Ce conflit qui dure six semaines mobilise l’attention. Il constitue en effet un test à moins de 6 mois des élections. La presse joue ici comme en bien d’autres occasions un rôle très important. Alors que dans un premier temps, les journaux libéraux et socialistes offrent un front commun contre le parti catholique, le ministre désigné comme responsable étant le sénateur de Mons-Soignies, Armand Hubert ?, des failles apparaissent bientôt.

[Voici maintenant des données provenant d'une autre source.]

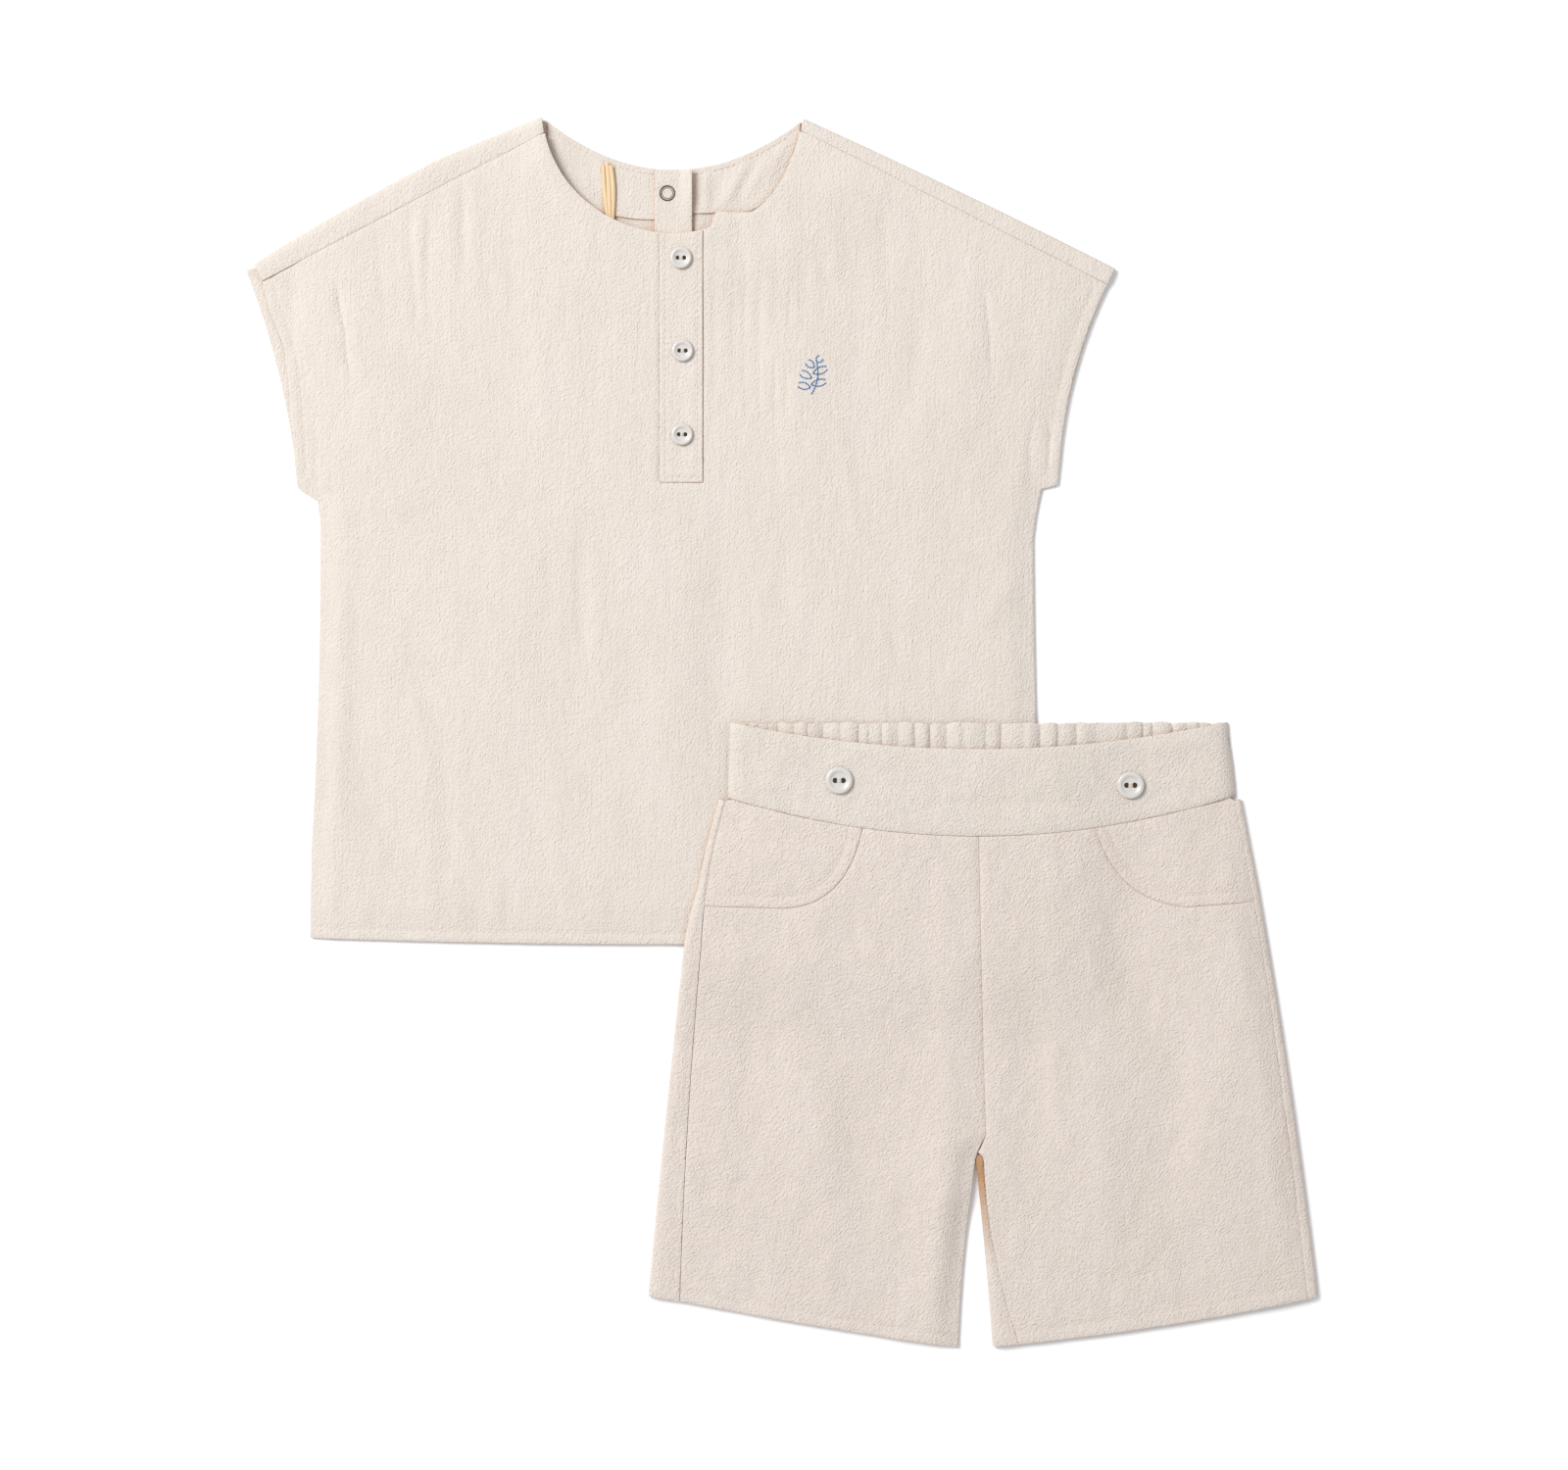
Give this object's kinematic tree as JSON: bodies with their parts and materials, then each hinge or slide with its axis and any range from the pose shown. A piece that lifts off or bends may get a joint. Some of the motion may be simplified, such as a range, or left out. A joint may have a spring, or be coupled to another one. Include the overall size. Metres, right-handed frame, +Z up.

Les libéraux encouragent la reprise du travail, les socialistes s’y opposent. C’est du pain bénit pour la majorité. Celle-ci a beau jeu, en effet, de dénoncer les incohérences du cartel tout en agissant en vue de résoudre le problème sans donner raison ni au grévistes ni aux patrons. Aidé, sur le terrain, par les Francs Mineurs, syndicats d’obédience chrétienne, le cabinet, encouragé par le roi, ce qui se sait dans l’opinion, joue l’apaisement. Il se matérialise par le vote à l’unanimité, à la chambre, le 12 février 1912, d’un projet de loi urgent complétant la loi de 1911. Le lendemain, Albert Ier remercie « chaleureusement » de Broqueville d’avoir évité « très heureusement de trancher dans le conflit dans le sens des divisions des classes » et « d’avoir mis fin à une situation qui menaçait de devenir très grave ». La manière dont Broqueville s’est porté au secours de la paix sociale lui permet de gagner des points tout en mesurant combien l’influence qu’entend exercer le roi sur la conduite des affaires est décidément importante.

Sources :

– Michel Dumoulin, Nouvelle histoire de Belgique, edition Complexe, tome 2, page 70), Grèves du Borinage (pdf) (extrait)
– Alain Jouret, La grève des mineurs borains en 1912, in La revue belge d’histoire contemporaine, 1983, Pdf (2,1 Mb)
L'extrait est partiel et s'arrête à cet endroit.